I have spoken with a PsyD who specializes in kid issues specifically with D, and I have shared his thoughts with my H. This was back in October. My children have not seen anyone yet, though I have a few names of people they can see when the time comes, which I imagine will be whenever they learn that Dad actually isn't coming home in May after all. I have offered it to them a few times and they don't seem too interested at the moment, I imagine because they think this will all be resolved in a few months.
My H is not dumb or clueless about this stuff - he knows damn well how important it is to discuss first and speak with the children together. When he wanted to move out, and it was necessary to talk with the kids, he was all about "putting the children first" and we spent some time planning the what, when and where of that conversation. I wonder if that convo went so well in his eyes (both kids immediately turned into Daddy worshippers) that he thinks this one will go just as well.
It's not just the fact that he would have this conversation without me that makes me think he is being a jerk on purpose - it's the suggestion that he plans to discuss "my filing" with them. It sure seems like he is trying to instigate something.
Dickwad is a pretty good description. I might add some more adjectives in front of it, though.
This convo is over text, and I feel like I should keep the initial reaction as short, simple and non-combative as possible (even though I can think of many choice words for him right now) . . . .
What about,
I have not told them anything, since (1) my filing merely reflects the reality of the current situation, which they are already well aware of; and (2) as we have discussed previously, and is made clear in the book we both read as well as the child psychologist I have spoken with, any discussion with the children about the status of our marriage and the ensuing changes in their lives should be discussed between the two of us first, and then presented by us together.
I REALLY want to say "I hope you won't let your childish, asinine desire to piss me off hurt your children," but I won't.
me: 44 XH: 42 M 11 years D10 and S8 Bomb drop 9/27/13 D final 7/1/14
I am going to give you some homework, honey.
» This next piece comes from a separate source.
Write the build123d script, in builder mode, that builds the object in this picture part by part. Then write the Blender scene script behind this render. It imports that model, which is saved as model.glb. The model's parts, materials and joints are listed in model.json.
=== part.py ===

Yes, you're not done with school yet! There may be a pop-quiz in the horizon.
Your homework here is to borrow the Wonka magnifying glass and take an objective, critical look at the draft response. Think about how I would improve on this. Take out the red pen and make your comments. Talk it out here with your "pretend-Wonka" thinking cap on. You got this.
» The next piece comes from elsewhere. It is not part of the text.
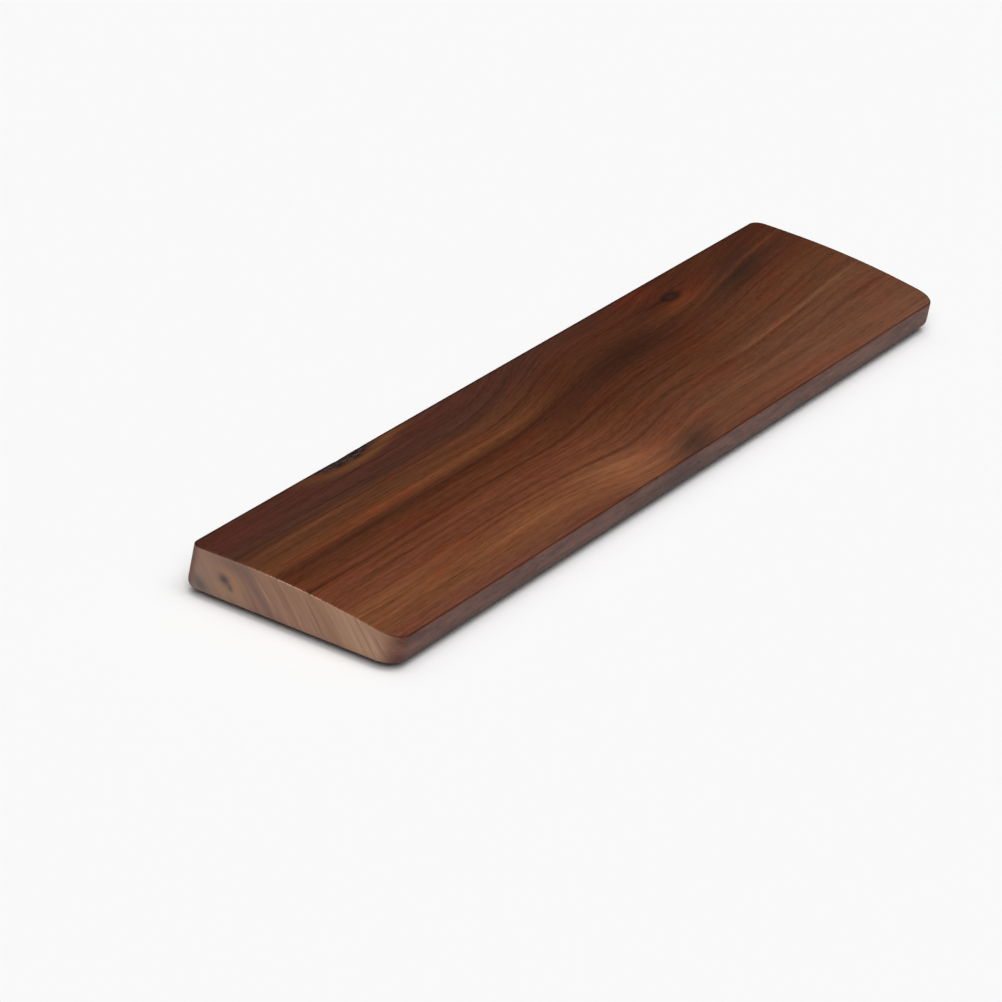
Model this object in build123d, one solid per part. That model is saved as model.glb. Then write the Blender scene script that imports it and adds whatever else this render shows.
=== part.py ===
from build123d import *
import os

# Wrist rest for a full-size keyboard: a planed walnut board on six stick-on rubber feet.
# Frame: X along the length, -Y the low edge towards the user, +Y the tall edge towards the
# keyboard, +Z up. The origin is on the desk, under the middle of the board. Millimetres.

# board
LENGTH = 440.0
WIDTH = 80.0
FRONT_HEIGHT = 10.5  # height of the low edge
CROWN_HEIGHT = 16.0  # thickest line of the board
BACK_HEIGHT = 15.8  # height of the tall edge
CROWN_FROM_BACK = 18.0  # from the tall edge to the thickest line
FRONT_CORNER_RADIUS = 8.0  # corners beside the user, seen from above
BACK_CORNER_RADIUS = 5.0  # corners beside the keyboard, seen from above
TOP_EDGE_RADIUS = 0.8
BOTTOM_EDGE_RADIUS = 3.2

# feet, each held on by a thin adhesive disc
FOOT_DIAMETER = 10.0
FOOT_TIP_DIAMETER = 9.0  # where it meets the desk
FOOT_HEIGHT = 1.8
FOOT_RIM_RADIUS = 0.4
FILM_DIAMETER = 9.4
FILM_THICKNESS = 0.2
FOOT_FROM_END = 25.0  # from the board's end to the foot's centre
FOOT_FROM_EDGE = 12.0  # from the board's long edge to the foot's centre

UNDERSIDE = FOOT_HEIGHT + FILM_THICKNESS  # height of the board's flat underside
CROWN_Y = WIDTH / 2 - CROWN_FROM_BACK
FOOT_COLUMNS = {
    "left": FOOT_FROM_END - LENGTH / 2,
    "middle": 0.0,
    "right": LENGTH / 2 - FOOT_FROM_END,
}
FOOT_ROWS = {
    "front": FOOT_FROM_EDGE - WIDTH / 2,
    "back": WIDTH / 2 - FOOT_FROM_EDGE,
}


def board_section():
    """Side profile: square sides, and a top that rises in one arc from the low edge to the crown
    and falls in a flatter arc to the tall edge. The arcs are level where they meet."""
    front_top = (-WIDTH / 2, UNDERSIDE + FRONT_HEIGHT)
    back_top = (WIDTH / 2, UNDERSIDE + BACK_HEIGHT)
    crown = (CROWN_Y, UNDERSIDE + CROWN_HEIGHT)
    with BuildSketch(Plane.YZ) as section:
        with BuildLine():
            Polyline(front_top, (-WIDTH / 2, UNDERSIDE), (WIDTH / 2, UNDERSIDE), back_top)
            TangentArc(crown, front_top, tangent=(-1, 0))
            TangentArc(crown, back_top, tangent=(1, 0))
        make_face()
    return section.sketch


def make_board():
    """The section run along the length, with its corners rounded and its edges eased."""
    board = extrude(board_section(), amount=LENGTH / 2, both=True)
    corners = board.edges().filter_by(Axis.Z).sort_by(Axis.Y)
    board = fillet(corners[:2], FRONT_CORNER_RADIUS)
    corners = board.edges().filter_by(Axis.Z).sort_by(Axis.Y)
    board = fillet(corners[-2:], BACK_CORNER_RADIUS)
    board = fillet(top_rim(board), TOP_EDGE_RADIUS)
    return fillet(board.faces().sort_by(Axis.Z)[0].edges(), BOTTOM_EDGE_RADIUS)


def top_rim(board):
    """The edges round the top, without the line where its two arcs meet."""
    top = board.faces().filter_by(lambda face: face.normal_at().Z > 0.5)
    edges = ShapeList(edge for face in top for edge in face.edges())
    return edges.filter_by(lambda edge: abs(edge.center().Y - CROWN_Y) > 1)


def make_foot():
    """A round rubber foot that narrows towards the desk, with a soft lower rim."""
    foot = Cone(
        FOOT_TIP_DIAMETER / 2,
        FOOT_DIAMETER / 2,
        FOOT_HEIGHT,
        align=(Align.CENTER, Align.CENTER, Align.MIN),
    )
    return fillet(foot.edges().sort_by(Axis.Z)[0], FOOT_RIM_RADIUS)


def make_film():
    """The adhesive disc between a foot and the board."""
    return Cylinder(
        FILM_DIAMETER / 2, FILM_THICKNESS, align=(Align.CENTER, Align.CENTER, Align.MIN)
    )


os.makedirs("parts", exist_ok=True)
export_step(make_board(), "parts/walnut_board.step")
for row, y in FOOT_ROWS.items():
    for column, x in FOOT_COLUMNS.items():
        export_step(Pos(x, y, 0) * make_foot(), f"parts/foot_{row}_{column}.step")
        export_step(Pos(x, y, FOOT_HEIGHT) * make_film(), f"parts/film_{row}_{column}.step")
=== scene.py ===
from math import cos, exp, pi, radians, sin

import bmesh
import bpy
from mathutils import Matrix, Vector, noise


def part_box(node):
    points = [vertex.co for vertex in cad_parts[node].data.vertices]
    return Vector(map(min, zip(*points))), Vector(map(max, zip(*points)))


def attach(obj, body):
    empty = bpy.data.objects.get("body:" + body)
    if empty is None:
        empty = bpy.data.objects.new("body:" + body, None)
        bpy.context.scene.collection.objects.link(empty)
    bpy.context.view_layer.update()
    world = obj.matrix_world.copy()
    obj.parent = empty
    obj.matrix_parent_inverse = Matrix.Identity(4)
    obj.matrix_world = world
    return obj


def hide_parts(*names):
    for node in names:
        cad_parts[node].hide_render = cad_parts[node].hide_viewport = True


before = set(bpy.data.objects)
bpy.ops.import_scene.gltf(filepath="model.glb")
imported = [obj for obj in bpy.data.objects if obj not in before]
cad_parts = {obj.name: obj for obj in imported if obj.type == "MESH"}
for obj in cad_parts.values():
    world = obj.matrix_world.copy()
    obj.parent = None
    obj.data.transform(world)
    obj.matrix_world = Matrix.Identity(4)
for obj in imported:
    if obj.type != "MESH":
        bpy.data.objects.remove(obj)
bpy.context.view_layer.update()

# A solid walnut wrist rest on six rubber feet. X runs along the board, -Y is the low edge beside
# the user, +Y the tall edge beside the keyboard, +Z up. Lengths are in metres, but the wood's
# figure and marks are in millimetres, because its shader works in them.

MM = 0.001
board_low, board_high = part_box("walnut_board")

# ---------------------------------------------------------------- camera, floor and light

CAMERA_AZIMUTH = -67.18  # degrees; 0 looks along +Y
CAMERA_ELEVATION = 23.24
CAMERA_ROLL = 11.56
CAMERA_DISTANCE = 2.114
CAMERA_RIGHT = -0.0304  # slides the view sideways
CAMERA_UP = -0.0199
CAMERA_SEES_TO = 50
SENSOR_WIDTH = 36  # mm
FOCAL_LENGTH = 214.4  # mm

FLOOR_REACH = 12.0  # from the middle to each side
FLOOR_PAINT = (0.96, 0.96, 0.96, 1)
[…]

I have not told them anything, since (1) my filing merely reflects the reality of the current situation, which they are already well aware of; and (2) as we have discussed previously, and is made clear in the book we both read as well as the child psychologist I have spoken with, any discussion with the children about the status of our marriage and the ensuing changes in their lives should be discussed between the two of us first, and then presented by us together.